## Work to complete
Every line from the first one to the line containing "on its back." should be echoed exactly; leave out the rest.

## Data block
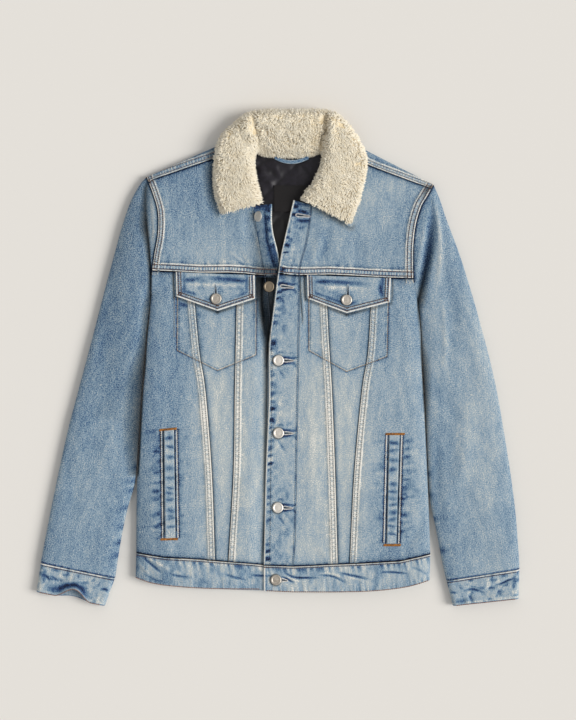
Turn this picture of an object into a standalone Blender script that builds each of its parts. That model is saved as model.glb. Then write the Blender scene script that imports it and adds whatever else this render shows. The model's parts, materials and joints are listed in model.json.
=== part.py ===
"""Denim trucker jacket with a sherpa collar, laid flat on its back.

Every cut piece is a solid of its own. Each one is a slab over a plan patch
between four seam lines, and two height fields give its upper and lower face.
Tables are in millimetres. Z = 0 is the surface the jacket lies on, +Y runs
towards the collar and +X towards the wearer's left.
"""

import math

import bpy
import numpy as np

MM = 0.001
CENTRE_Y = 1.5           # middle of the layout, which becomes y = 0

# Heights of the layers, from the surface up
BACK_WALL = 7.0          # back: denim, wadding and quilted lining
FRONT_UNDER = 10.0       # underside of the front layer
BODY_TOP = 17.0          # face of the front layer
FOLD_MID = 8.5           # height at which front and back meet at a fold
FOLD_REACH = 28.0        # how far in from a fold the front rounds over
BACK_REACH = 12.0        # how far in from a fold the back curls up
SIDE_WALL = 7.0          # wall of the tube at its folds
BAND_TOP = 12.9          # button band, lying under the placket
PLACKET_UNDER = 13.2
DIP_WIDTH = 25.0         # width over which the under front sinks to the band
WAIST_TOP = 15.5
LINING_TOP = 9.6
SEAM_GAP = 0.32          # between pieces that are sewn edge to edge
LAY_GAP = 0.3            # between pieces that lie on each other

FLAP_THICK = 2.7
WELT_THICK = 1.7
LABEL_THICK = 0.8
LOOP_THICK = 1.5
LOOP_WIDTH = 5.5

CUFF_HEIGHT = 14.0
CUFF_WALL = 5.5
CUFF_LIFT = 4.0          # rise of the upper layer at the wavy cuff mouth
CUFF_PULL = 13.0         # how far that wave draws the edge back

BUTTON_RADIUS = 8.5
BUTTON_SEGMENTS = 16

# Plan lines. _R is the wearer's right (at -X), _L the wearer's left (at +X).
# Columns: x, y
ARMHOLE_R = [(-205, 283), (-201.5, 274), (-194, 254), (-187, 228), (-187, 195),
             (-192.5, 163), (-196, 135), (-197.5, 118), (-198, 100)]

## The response
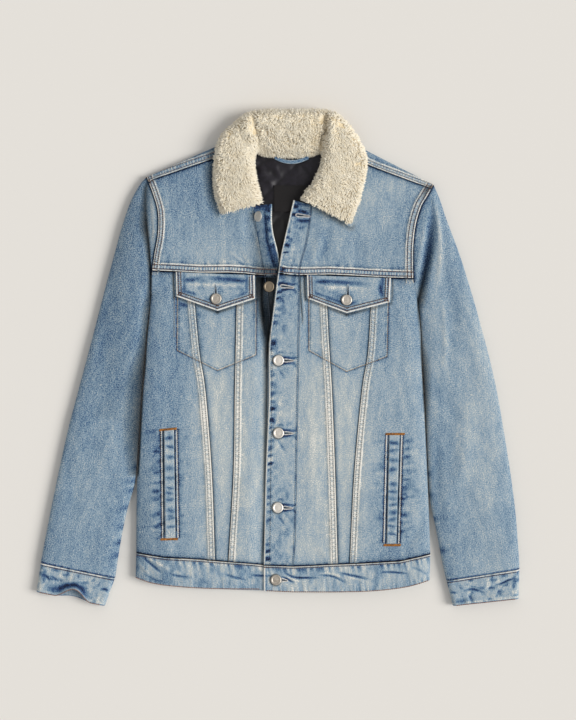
Turn this picture of an object into a standalone Blender script that builds each of its parts. That model is saved as model.glb. Then write the Blender scene script that imports it and adds whatever else this render shows. The model's parts, materials and joints are listed in model.json.
=== part.py ===
"""Denim trucker jacket with a sherpa collar, laid flat on its back.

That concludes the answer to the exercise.